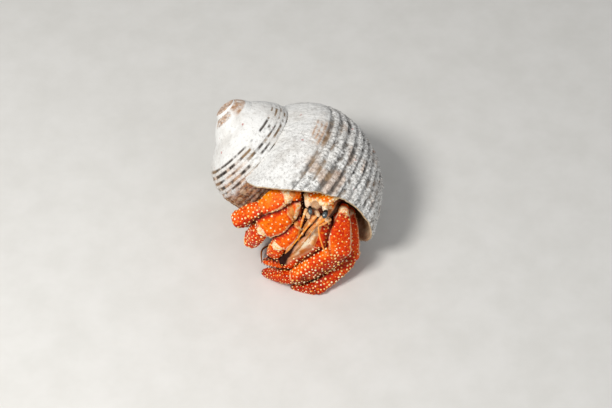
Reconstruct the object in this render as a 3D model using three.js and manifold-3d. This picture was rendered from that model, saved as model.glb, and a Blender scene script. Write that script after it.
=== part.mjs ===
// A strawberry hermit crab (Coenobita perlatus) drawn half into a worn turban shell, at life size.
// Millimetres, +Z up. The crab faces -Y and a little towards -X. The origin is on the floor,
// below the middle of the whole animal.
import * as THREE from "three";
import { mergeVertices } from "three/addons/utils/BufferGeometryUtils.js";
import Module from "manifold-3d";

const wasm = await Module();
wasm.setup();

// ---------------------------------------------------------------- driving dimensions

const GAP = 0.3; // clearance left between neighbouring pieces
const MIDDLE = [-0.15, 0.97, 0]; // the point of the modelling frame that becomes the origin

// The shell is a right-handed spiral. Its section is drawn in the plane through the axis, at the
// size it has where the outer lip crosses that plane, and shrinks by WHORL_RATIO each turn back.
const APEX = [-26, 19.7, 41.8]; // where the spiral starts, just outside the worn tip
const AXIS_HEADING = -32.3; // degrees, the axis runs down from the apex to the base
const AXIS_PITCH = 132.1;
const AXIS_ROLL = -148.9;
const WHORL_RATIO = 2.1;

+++

● **Short problem**:
All lines from the beginning of the material above through the one with "const MIDDLE = [-0.15, 0.97, 0];" need to be returned exactly; please return those and only those.

● **Correct response**:
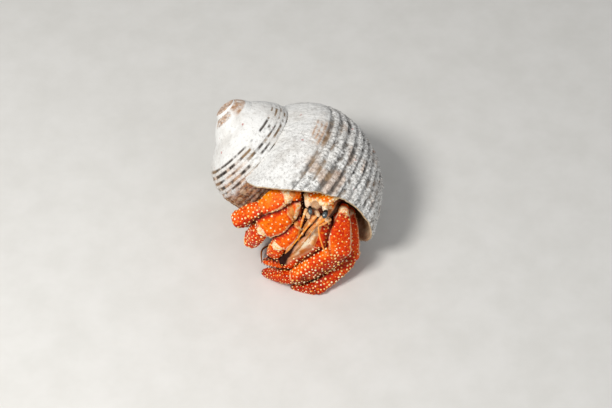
Reconstruct the object in this render as a 3D model using three.js and manifold-3d. This picture was rendered from that model, saved as model.glb, and a Blender scene script. Write that script after it.
=== part.mjs ===
// A strawberry hermit crab (Coenobita perlatus) drawn half into a worn turban shell, at life size.
// Millimetres, +Z up. The crab faces -Y and a little towards -X. The origin is on the floor,
// below the middle of the whole animal.
import * as THREE from "three";
import { mergeVertices } from "three/addons/utils/BufferGeometryUtils.js";
import Module from "manifold-3d";

const wasm = await Module();
wasm.setup();

// ---------------------------------------------------------------- driving dimensions

const GAP = 0.3; // clearance left between neighbouring pieces
const MIDDLE = [-0.15, 0.97, 0]; // the point of the modelling frame that becomes the origin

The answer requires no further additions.